После новогодних каникул были карантины. Потом Глафира простудилась и неделю сидела «на ОРЗ». Никто к ней не зашел во время болезни и даже не позвонил. Старые друзья рассеялись, новые не появились.
Когда после перерыва пришла в школу, на ее «Доброе утро!» никто не ответил. «Наша Фифа — луч света в темном царстве!» — прокомментировал ее появление один из мальчишек. «Ты хоть знаешь, откуда цитата?» — снисходительно бросила Глафира. Тут же девочка, по словам Глафиры, строящая из себя «крутую», задумчиво проговорила в никуда: «Надо ей «темную» устроить...».
Кто-то подставил Глаше подножку, она упала, получила несколько пинков в бока, голову удалось прикрыть сумкой. Ситуацию спасла вошедшая учительница. Но она ничего не заметила. А в Глаше поселился животный страх.
В это время старая знакомая, которая училась в той самой престижной гимназии в центре города, о которой мечтала и Глафира, рассказала, что у них один пацан избивал другого на глазах у всего класса. Когда дело дошло до разборок в директорском кабинете, пацанов просто отругали и отправили на уроки. Потом родители избитого мальчишки вызвали «скорую», которая зафиксировала черепно-мозговую травму.
Дома Глафира спросила мать, чем грозит человеку черепно-мозговая травма. «Опасное дело, — сказала мама, не отрываясь от рояля, — поначалу может пройти незаметно, а через несколько лет даст о себе знать какой-нибудь эпилепсией... А что?». «Ничего, — ответила Фира. — Мальчишки подрались в гимназии».
Глафира перестала ходить в школу. Все казалось, что ее снова повалят и будут бить ногами по голове. Никому из взрослых девочка ничего не говорила. Классная руководительница долго не могла дозвониться до матери (мама работала во второй половине дня, телефон на занятиях отключала). Потом прогулы вылезли наружу. Мама плакала. Глаша обещала исправиться. Она честно этого хотела. Но подойдя к школе, не смогла переступить порог. Ей бы очень хотелось, чтобы она незаметным образом стерлась с лица земли. Как-то она бродила кругами возле школы и встретила директрису. «Гуляем? — спросила та. — Учти, что за гуленьки я тебе аттестат не подарю...».
Началась четвертая четверть. С этого времени Глафира уже ни разу не была в школе. Мама рыдала и уговаривала не портить себе жизнь. Фира лежала на диванчике лицом к стене. Лежала целыми днями, даже не подходя к компьютеру — когда-то любимой игрушке.

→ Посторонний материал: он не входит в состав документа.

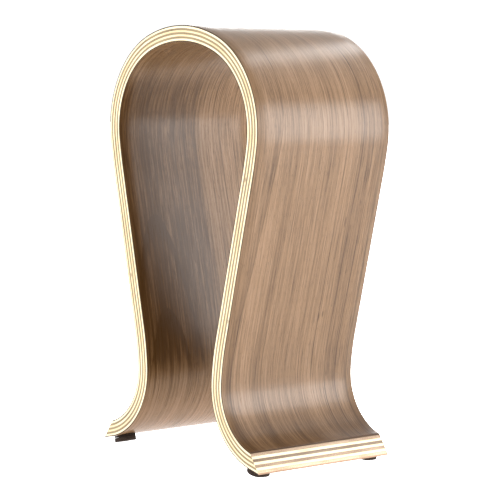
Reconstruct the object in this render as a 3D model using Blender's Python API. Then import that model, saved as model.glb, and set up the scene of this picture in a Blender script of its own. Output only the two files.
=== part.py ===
"""Headphone stand: one strip of laminated wood bent into a horseshoe, on four round stick-on pads.

Metres, +Z up. The origin is on the floor under the middle of the stand. X runs across the two feet and
Y through the depth of the strip, with the front at -Y. The strip is walnut veneer, seven birch plies laid
along and across in turn, and walnut veneer again. Every sheet follows the same outline at its own depth.
"""

import math

import bmesh
import bpy
from mathutils import Vector

# Overall
HEIGHT = 0.267
DEPTH = 0.106

# Lamination, from the outer face inwards
VENEER = 0.0006
PLY = 0.00115
PLY_COUNT = 7
GLUE_LINE = 0.0001
THICKNESS = 2 * VENEER + PLY_COUNT * PLY + (PLY_COUNT + 1) * GLUE_LINE

# Right half of the outer face, from the top of the crown to the end of the toe: a bend is a radius and a turn
# in degrees, and a run is a length. A positive turn curls down round the crown, a negative one flares the foot.
CROWN = ("bend", 0.092, 21.0)
SHOULDER = ("bend", 0.061, 77.5)
EASING = ("bend", 0.240, 4.5)
LEG = ("run", 0.1025, 0.0)
KNEE = ("bend", 0.147, -9.0)
FLARE = ("bend", 0.0375, -81.0)
TOE = ("run", 0.0087, 0.0)
OUTLINE = (CROWN, SHOULDER, EASING, LEG, KNEE, FLARE, TOE)
TOE_SLOPE = math.radians(sum(turn for _, _, turn in OUTLINE))
FACET_TURN = 4.0

# The end of each toe, all below TOE_TOP, is sawn off at a slant that leans in from the tip of the underside
END_LEAN = math.radians(34.5)
TOE_TOP = 0.030

# Pads stuck under the toes with tape, bent to the underside and worn flat where they meet the floor
DISC_RADIUS = 0.0068
TAPE = 0.0012
PAD = 0.0028
PAD_FROM_TIP = 0.0102
PAD_FROM_EDGE = 0.0091
DISC_SEGMENTS = 40
DISC_FOLDS = 7

WALNUT = (0.33, 0.20, 0.13, 1.0)
BIRCH_ALONG = (0.86, 0.72, 0.50, 1.0)
BIRCH_ACROSS = (0.48, 0.33, 0.19, 1.0)
TAPE_BROWN = (0.030, 0.016, 0.010, 1.0)
PAD_BROWN = (0.090, 0.062, 0.048, 1.0)
SHARP_EDGE = math.radians(30)


def clear_scene():
    for thing in list(bpy.data.objects):
        bpy.data.objects.remove(thing, do_unlink=True)


def make_material(name, colour, roughness):
    material = bpy.data.materials.new(name)
    material.use_nodes = True
    shader = material.node_tree.nodes["Principled BSDF"]
    shader.inputs["Base Color"].default_value = colour
    shader.inputs["Roughness"].default_value = roughness
    shader.inputs["Metallic"].default_value = 0.0
    return material


def heading_vector(heading):
    """Unit vector in X and Z for a heading measured downwards from +X."""
    return Vector((math.cos(heading), -math.sin(heading)))


def half_outline(depth):
    """(x, z) points from the top of the crown to the end of the toe, at this depth inside the outer face."""
    here = Vector((0.0, HEIGHT - depth))
    heading = 0.0
    points = [here.copy()]
    for kind, size, turn in OUTLINE:
        if kind == "run":
            here += size * heading_vector(heading)
            points.append(here.copy())
            continue
        steps = math.ceil(abs(turn) / FACET_TURN)
        step = math.radians(turn) / steps
        radius = size - math.copysign(depth, turn)
        chord = 2 * radius * math.sin(abs(step) / 2)
        for _ in range(steps):
            here += chord * heading_vector(heading + step / 2)
            heading += step
            points.append(here.copy())
    return points


def full_outline(depth):
    """(x, z) points from the end of the left toe, over the crown, to the end of the right toe."""
    right = half_outline(depth)
    left = [Vector((-x, z)) for x, z in reversed(right[1:])]
    return left + right


def toe_tip():
    """(x, z) of the lowest corner of the right toe, on the underside."""
    return half_outline(THICKNESS)[-1]


def under_toe(distance, drop):
    """(x, z) this far in from the tip along the underside of the right toe, and this far below it."""
    toe_run = TOE[1]
    slope = heading_vector(TOE_SLOPE)
    down = Vector((-math.sin(TOE_SLOPE), -math.cos(TOE_SLOPE)))
    if distance <= toe_run:
        return toe_tip() - distance * slope + drop * down
    radius = FLARE[1] + THICKNESS
    centre = toe_tip() - toe_run * slope - radius * down
    angle = TOE_SLOPE + (distance - toe_run) / radius
    return centre - (radius + drop) * Vector((math.sin(angle), math.cos(angle)))


def extrude_all(bm, offset):
    """Gives the flat sheet of faces a thickness."""
    extruded = bmesh.ops.extrude_face_region(bm, geom=bm.faces[:])
    moved = [item for item in extruded["geom"] if isinstance(item, bmesh.types.BMVert)]
    bmesh.ops.translate(bm, verts=moved, vec=offset)


def cut_away(bm, faces, point, outwards):
    """Removes what these faces have past a plane, and closes the opening that leaves."""
    edges = {edge for face in faces for edge in face.edges}
    verts = {vert for face in faces for vert in face.verts}
    geometry = [*faces, *edges, *verts]
    bmesh.ops.bisect_plane(bm, geom=geometry, plane_co=point, plane_no=outwards, clear_outer=True)
    open_edges = [edge for edge in bm.edges if edge.is_boundary]
    bmesh.ops.holes_fill(bm, edges=open_edges, sides=0)


def finish_mesh(bm, name, material):
    """Turns the bmesh into a mesh with its faces outwards, smooth apart from its corners."""
    bmesh.ops.recalc_face_normals(bm, faces=bm.faces[:])
    mesh = bpy.data.meshes.new(name)
    bm.to_mesh(mesh)
    bm.free()
    mesh.shade_smooth()
    mesh.set_sharp_from_angle(angle=SHARP_EDGE)
    mesh.materials.append(material)
    return mesh


def add_object(name, data, parent=None):
    thing = bpy.data.objects.new(name, data)
    bpy.context.scene.collection.objects.link(thing)
    thing.parent = parent
    return thing


def make_sheet(name, depth, thickness, material):
    """One bent sheet of the lamination, whose outer face lies at this depth."""
    bm = bmesh.new()
    outer = [bm.verts.new((x, -DEPTH / 2, z)) for x, z in full_outline(depth)]
    inner = [bm.verts.new((x, -DEPTH / 2, z)) for x, z in full_outline(depth + thickness)]
    for i in range(len(outer) - 1):
        bm.faces.new((outer[i], outer[i + 1], inner[i + 1], inner[i]))
    extrude_all(bm, (0.0, DEPTH, 0.0))
    tip_x, tip_z = toe_tip()
    for side in (-1, 1):
        outwards = (side * math.cos(END_LEAN), 0.0, math.sin(END_LEAN))
        centres = [(face, face.calc_center_median()) for face in bm.faces]
        toe = [face for face, centre in centres if side * centre.x > 0 and centre.z < TOE_TOP]
        cut_away(bm, toe, (side * tip_x, 0.0, tip_z), outwards)
    return finish_mesh(bm, name, material)


def make_lamination(stand):
    walnut = make_material("walnut_veneer", WALNUT, 0.45)
    along = make_material("birch_along", BIRCH_ALONG, 0.6)
    across = make_material("birch_across", BIRCH_ACROSS, 0.65)
    sheets = [("outer_veneer", VENEER, walnut)]
    for number in range(1, PLY_COUNT + 1):
        sheets.append((f"core_ply_{number}", PLY, along if number % 2 else across))
    sheets.append(("inner_veneer", VENEER, walnut))
    depth = 0.0
    for name, thickness, material in sheets:
        add_object(name, make_sheet(name, depth, thickness, material), stand)
        depth += thickness + GLUE_LINE


def make_disc(name, drop, thickness, side, origin, material):
    """A disc bent to the underside of one toe, with its top this far below the wood, in its own frame."""
    bm = bmesh.new()
    bmesh.ops.create_circle(bm, cap_ends=True, segments=DISC_SEGMENTS, radius=DISC_RADIUS)
    for fold in range(1, DISC_FOLDS + 1):
        x = DISC_RADIUS * (2 * fold / (DISC_FOLDS + 1) - 1)
        geometry = [*bm.verts, *bm.edges, *bm.faces]
        bmesh.ops.bisect_plane(bm, geom=geometry, plane_co=(x, 0, 0), plane_no=(1, 0, 0))
    extrude_all(bm, (0.0, 0.0, thickness))
    for vert in bm.verts:
        x, z = under_toe(PAD_FROM_TIP - vert.co.x, drop + vert.co.z)
        vert.co = Vector((side * x, vert.co.y, z)) - origin
    cut_away(bm, bm.faces[:], -origin, (0, 0, -1))
    return finish_mesh(bm, name, material)


def make_feet(stand):
    """A tape disc and a pad at each corner. The front and rear ones of a side share their mesh."""
    materials = {
        "tape": make_material("foam_tape", TAPE_BROWN, 0.9),
        "pad": make_material("felt_pad", PAD_BROWN, 0.95),
    }
    layers = (("tape", GLUE_LINE, TAPE), ("pad", TAPE + 2 * GLUE_LINE, PAD))
    rows = (("front", PAD_FROM_EDGE - DEPTH / 2), ("rear", DEPTH / 2 - PAD_FROM_EDGE))
    x, z = under_toe(PAD_FROM_TIP, 0.0)
    for side, side_name in ((-1, "left"), (1, "right")):
        origin = Vector((side * x, 0.0, z))
        for layer, drop, thickness in layers:
            mesh = make_disc(f"{layer}_{side_name}", drop, thickness, side, origin, materials[layer])
            for row, y in rows:
                disc = add_object(f"foot_{layer}_{row}_{side_name}", mesh, stand)
                disc.location = origin + Vector((0.0, y, 0.0))


def main():
    clear_scene()
    stand = add_object("stand", None)
    make_lamination(stand)
    make_feet(stand)


main()
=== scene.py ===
"""Looks of the headphone stand: a bent strip of walnut-faced birch plywood on four stick-on pads.

Every sheet of the lamination is built again as a fine swept mesh along the outline that the CAD sheets
follow, and each vertex carries its place in the flat strip (distance along it, distance across it, depth
into it), so that the wood materials can lay grain along the bend. Metres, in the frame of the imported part.
"""

import math

import bmesh
import bpy
from mathutils import Matrix, Vector


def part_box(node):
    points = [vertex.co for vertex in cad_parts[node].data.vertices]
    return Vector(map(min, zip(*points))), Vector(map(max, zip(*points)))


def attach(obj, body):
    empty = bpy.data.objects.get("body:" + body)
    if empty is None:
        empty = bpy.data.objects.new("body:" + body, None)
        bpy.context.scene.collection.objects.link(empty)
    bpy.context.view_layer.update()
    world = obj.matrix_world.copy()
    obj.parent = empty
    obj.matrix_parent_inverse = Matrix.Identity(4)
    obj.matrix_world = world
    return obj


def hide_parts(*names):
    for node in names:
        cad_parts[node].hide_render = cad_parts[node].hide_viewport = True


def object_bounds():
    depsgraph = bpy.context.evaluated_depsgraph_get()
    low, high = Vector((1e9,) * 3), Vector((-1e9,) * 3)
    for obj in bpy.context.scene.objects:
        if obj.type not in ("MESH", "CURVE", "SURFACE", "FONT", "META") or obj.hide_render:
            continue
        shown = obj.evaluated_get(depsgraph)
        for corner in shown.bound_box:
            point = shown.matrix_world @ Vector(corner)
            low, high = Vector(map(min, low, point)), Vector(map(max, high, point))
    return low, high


MM = 0.001

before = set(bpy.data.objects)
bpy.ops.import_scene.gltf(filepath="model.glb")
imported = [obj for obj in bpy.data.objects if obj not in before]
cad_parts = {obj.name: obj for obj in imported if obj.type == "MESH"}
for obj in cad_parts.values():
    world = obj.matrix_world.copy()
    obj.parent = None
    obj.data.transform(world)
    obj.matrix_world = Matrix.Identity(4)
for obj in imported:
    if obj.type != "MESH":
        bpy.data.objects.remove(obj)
CAD_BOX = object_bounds()
HEIGHT = CAD_BOX[1].z
DEPTH = CAD_BOX[1].y - CAD_BOX[0].y
TIP_X = CAD_BOX[1].x
TIP_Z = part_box("inner_veneer")[0].z

# Lamination, from the outer face inwards, as in the part
VENEER = 0.6 * MM
PLY = 1.15 * MM
PLY_COUNT = 7
GLUE_LINE = 0.1 * MM
THICKNESS = 2 * VENEER + PLY_COUNT * PLY + (PLY_COUNT + 1) * GLUE_LINE
SHEET_GAP = 0.01 * MM

# Right half of the outer face from the top of the crown to the end of the toe: (radius or length, turn)
CROWN = (0.092, math.radians(21.0))
SHOULDER = (0.061, math.radians(77.5))
EASING = (0.240, math.radians(4.5))
LEG = (0.1025, 0.0)
KNEE = (0.147, math.radians(-9.0))
FLARE = (0.0375, math.radians(-81.0))
TOE = (0.0087, 0.0)
OUTLINE = (CROWN, SHOULDER, EASING, LEG, KNEE, FLARE, TOE)
TOE_SLOPE = sum(turn for _, turn in OUTLINE)
END_LEAN = math.radians(34.5)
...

Мать, в отчаянии бросаясь то к врачам, то к знахарям, то просто к добрым людям за советом, дошла до редакции.
Однако кого и в чем тут винить? Все правы и все виноваты. «Ребенок, каким бы ни был, должен закончить школу!» — мнение матери. «Да мы разве что с цветами не приглашали девочку на уроки!» — оправдывается классная руководительница. «А чего они...» — это Глафира. «А чего она...» — это одноклассники.
Такая история. После майских праздников пришлось обращаться к заместителю начальника горуправления образования В. Н. Ищенко. Выслушав историю, Виктория Никифоровна успокоила: «Безвыходных ситуаций не бывает...».
Семья и школа сели за стол переговоров. Сейчас Глафира сдает необходимые зачеты, допущена к экзаменам. Экзаменов не боится: «Я даже обгоняю программу...». По-прежнему нацелена на поступление в юридический колледж. Недавно позвонила и передала благодарность тем, кто помог «вырулить» из депрессии.
Но ведь конфликта могло и не быть! «Могло и не быть, — согласилась В. Н. Ищенко, — если бы каждый из действующих лиц поставил себя на место другого. Боль другого человека надо чувствовать...».